Your task is to copy the stretch of lines in the records below that begins with the line containing "The OpenSCAD and" and ends with the line containing "return np.concatenate([columns, points]", exactly as written, with nothing added.

Data items
Start
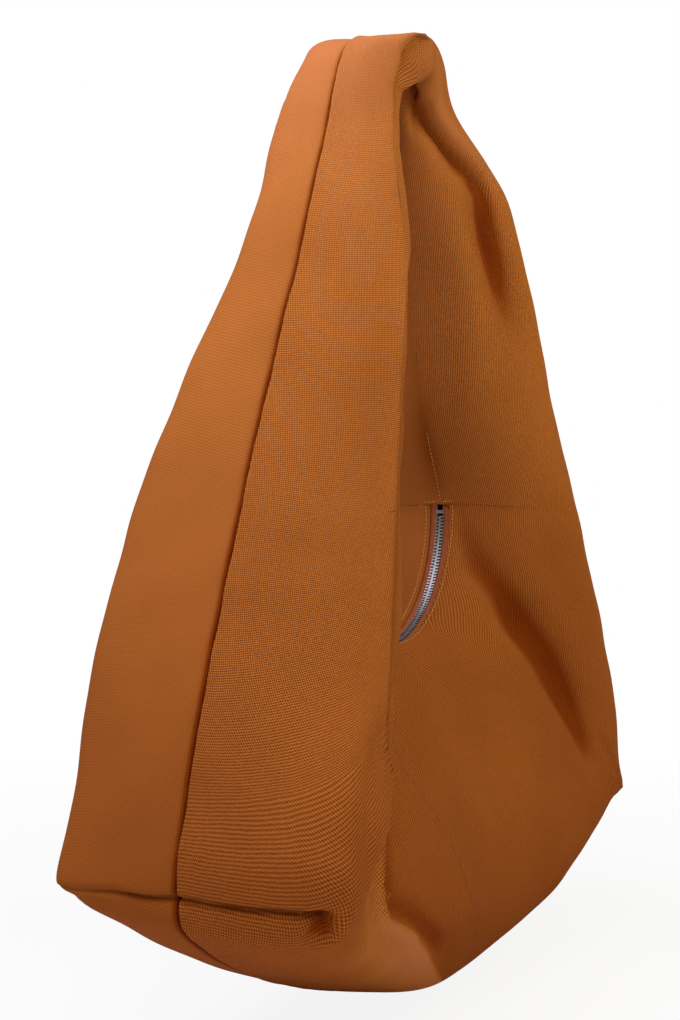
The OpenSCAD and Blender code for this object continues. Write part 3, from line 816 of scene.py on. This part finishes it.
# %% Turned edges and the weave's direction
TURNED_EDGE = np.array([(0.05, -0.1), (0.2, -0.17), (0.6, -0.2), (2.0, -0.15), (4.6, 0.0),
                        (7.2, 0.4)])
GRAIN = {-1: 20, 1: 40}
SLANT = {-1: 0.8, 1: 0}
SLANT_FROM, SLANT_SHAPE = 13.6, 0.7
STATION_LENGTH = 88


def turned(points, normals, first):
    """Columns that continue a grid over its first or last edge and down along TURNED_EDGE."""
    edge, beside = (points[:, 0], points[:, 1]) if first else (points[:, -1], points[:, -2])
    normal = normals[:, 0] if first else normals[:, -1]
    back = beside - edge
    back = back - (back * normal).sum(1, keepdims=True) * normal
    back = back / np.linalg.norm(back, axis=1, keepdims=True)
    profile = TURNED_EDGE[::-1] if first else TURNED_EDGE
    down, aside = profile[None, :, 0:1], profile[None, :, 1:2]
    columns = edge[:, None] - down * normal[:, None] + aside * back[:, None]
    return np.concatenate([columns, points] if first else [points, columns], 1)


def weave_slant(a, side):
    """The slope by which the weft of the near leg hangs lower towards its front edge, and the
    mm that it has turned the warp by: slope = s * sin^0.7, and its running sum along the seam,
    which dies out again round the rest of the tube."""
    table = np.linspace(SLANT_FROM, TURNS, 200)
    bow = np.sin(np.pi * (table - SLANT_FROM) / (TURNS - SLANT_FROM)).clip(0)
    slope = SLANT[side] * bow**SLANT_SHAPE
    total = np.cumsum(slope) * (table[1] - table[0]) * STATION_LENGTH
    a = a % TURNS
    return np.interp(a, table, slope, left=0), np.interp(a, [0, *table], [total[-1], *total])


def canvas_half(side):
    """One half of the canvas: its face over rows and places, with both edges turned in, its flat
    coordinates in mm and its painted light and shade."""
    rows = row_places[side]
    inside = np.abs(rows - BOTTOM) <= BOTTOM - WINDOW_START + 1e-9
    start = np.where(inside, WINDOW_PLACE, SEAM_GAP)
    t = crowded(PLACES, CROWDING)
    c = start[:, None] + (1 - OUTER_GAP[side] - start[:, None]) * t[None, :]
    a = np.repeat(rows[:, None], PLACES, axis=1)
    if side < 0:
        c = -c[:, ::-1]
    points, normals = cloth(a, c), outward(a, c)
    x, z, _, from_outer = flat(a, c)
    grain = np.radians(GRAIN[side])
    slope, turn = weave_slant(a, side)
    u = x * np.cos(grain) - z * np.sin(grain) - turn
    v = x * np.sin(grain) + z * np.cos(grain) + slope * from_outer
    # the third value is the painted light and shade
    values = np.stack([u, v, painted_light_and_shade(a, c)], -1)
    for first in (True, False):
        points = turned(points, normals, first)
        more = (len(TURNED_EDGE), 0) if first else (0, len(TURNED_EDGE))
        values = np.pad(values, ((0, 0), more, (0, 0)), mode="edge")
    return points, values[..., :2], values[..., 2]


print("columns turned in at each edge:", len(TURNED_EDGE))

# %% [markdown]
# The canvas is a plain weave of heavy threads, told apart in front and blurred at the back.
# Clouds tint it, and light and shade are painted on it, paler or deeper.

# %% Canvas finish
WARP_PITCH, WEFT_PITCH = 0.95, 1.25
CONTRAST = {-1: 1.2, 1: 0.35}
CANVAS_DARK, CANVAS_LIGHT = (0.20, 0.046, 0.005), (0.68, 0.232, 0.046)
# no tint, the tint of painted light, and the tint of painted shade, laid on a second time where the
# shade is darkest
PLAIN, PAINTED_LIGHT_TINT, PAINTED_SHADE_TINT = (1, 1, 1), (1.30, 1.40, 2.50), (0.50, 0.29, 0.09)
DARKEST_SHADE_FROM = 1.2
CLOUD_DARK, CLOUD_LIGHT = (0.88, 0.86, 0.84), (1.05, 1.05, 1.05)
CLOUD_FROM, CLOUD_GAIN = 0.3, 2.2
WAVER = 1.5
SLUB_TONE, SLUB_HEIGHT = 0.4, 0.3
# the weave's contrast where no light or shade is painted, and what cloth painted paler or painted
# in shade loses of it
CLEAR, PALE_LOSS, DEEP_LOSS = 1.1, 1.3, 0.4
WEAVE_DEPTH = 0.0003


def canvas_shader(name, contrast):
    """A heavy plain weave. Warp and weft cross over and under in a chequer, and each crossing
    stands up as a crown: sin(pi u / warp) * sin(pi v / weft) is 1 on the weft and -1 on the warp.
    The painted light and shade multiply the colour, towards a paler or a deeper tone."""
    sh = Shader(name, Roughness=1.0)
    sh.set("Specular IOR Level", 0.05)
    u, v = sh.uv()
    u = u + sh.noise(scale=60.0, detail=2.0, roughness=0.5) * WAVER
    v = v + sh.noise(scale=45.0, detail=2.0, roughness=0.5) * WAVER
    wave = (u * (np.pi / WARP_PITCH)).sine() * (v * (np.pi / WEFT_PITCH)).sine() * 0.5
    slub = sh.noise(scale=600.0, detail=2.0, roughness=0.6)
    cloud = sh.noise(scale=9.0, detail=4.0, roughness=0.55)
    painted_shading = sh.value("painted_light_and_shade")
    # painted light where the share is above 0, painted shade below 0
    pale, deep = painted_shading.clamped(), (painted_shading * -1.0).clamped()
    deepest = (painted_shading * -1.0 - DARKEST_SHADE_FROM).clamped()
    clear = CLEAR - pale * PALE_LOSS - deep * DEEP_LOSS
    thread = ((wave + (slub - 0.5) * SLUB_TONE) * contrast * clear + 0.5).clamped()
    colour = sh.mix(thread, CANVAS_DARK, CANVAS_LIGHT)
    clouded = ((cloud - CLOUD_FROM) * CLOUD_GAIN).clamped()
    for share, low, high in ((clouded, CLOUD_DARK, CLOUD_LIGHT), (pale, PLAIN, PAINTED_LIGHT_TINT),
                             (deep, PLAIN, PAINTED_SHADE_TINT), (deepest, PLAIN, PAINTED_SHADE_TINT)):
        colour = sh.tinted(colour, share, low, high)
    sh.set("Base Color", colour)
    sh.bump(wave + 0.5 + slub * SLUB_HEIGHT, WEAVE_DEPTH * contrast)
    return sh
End
Start
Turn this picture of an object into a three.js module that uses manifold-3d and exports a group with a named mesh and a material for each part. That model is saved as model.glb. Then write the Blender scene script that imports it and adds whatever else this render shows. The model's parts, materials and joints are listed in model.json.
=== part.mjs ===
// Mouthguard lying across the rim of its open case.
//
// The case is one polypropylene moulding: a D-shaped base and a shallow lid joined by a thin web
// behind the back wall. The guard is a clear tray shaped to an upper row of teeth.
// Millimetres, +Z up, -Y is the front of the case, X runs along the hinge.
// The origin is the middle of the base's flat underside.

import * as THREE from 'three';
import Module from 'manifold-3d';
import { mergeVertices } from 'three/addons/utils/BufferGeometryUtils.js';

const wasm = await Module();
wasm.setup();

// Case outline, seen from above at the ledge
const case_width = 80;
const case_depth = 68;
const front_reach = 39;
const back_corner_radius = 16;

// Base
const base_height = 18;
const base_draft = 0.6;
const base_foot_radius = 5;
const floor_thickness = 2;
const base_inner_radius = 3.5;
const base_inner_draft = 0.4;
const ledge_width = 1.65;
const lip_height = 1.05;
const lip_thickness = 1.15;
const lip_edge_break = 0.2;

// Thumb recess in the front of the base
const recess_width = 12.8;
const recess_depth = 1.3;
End
▶ FULL OUTPUT:
The OpenSCAD and Blender code for this object continues. Write part 3, from line 816 of scene.py on. This part finishes it.
# %% Turned edges and the weave's direction
TURNED_EDGE = np.array([(0.05, -0.1), (0.2, -0.17), (0.6, -0.2), (2.0, -0.15), (4.6, 0.0),
                        (7.2, 0.4)])
GRAIN = {-1: 20, 1: 40}
SLANT = {-1: 0.8, 1: 0}
SLANT_FROM, SLANT_SHAPE = 13.6, 0.7
STATION_LENGTH = 88


def turned(points, normals, first):
    """Columns that continue a grid over its first or last edge and down along TURNED_EDGE."""
    edge, beside = (points[:, 0], points[:, 1]) if first else (points[:, -1], points[:, -2])
    normal = normals[:, 0] if first else normals[:, -1]
    back = beside - edge
    back = back - (back * normal).sum(1, keepdims=True) * normal
    back = back / np.linalg.norm(back, axis=1, keepdims=True)
    profile = TURNED_EDGE[::-1] if first else TURNED_EDGE
    down, aside = profile[None, :, 0:1], profile[None, :, 1:2]
    columns = edge[:, None] - down * normal[:, None] + aside * back[:, None]
    return np.concatenate([columns, points] if first else [points, columns], 1)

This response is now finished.